Gabii and the Archaeology of Roman Urbanism: Recent Discoveries and New Directions

Ongoing large-scale excavations at ancient Gabii, a long-lived primary center of Latium Vetus, are providing a critical mass of data to elucidate the processes that brought about urban forms in the core region of Rome’s early hegemony. A new cycle of fieldwork has been launched to investigate the development of one of the town’s epicenters, which represented the nexus for both wheeled and pedestrian traffic and of public activity and engagement more broadly. Recent discoveries allow us to analyze the relationship between the establishment of the street system, the emergence of civic and commercial spaces, and the development of domestic architecture in greater resolution than normally possible. The progressive infilling of the spaces can be contextualized on account of the unusual circumstances of Gabii’s resettlement, its apparently only gradual repopulation, and its lack of legal status through the Mid-Republican period.

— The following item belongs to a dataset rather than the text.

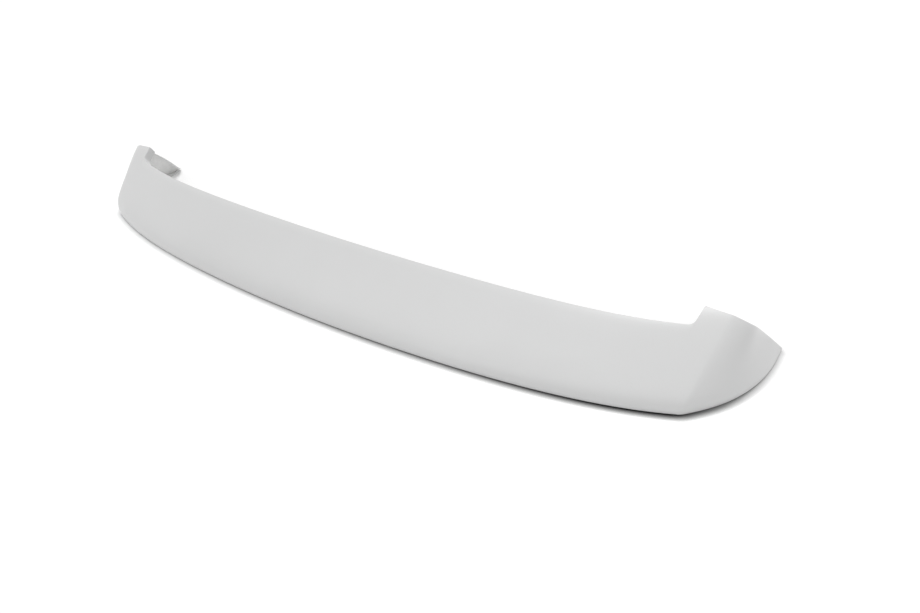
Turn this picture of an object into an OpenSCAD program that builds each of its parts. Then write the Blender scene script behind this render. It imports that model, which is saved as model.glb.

Although difficult to interpret because of the general lack of comparanda, the results provide much needed evidence to fill the existing gaps in our knowledge of the formation of distinctive Roman building types. Ultimately, Gabii’s long-term archaeological sequence highlights the shifting values and priorities materialized in the creation and subsequent transformations of different urban components from the perspective of both individual agents and groups implicated in the physical growth on neighboring Rome.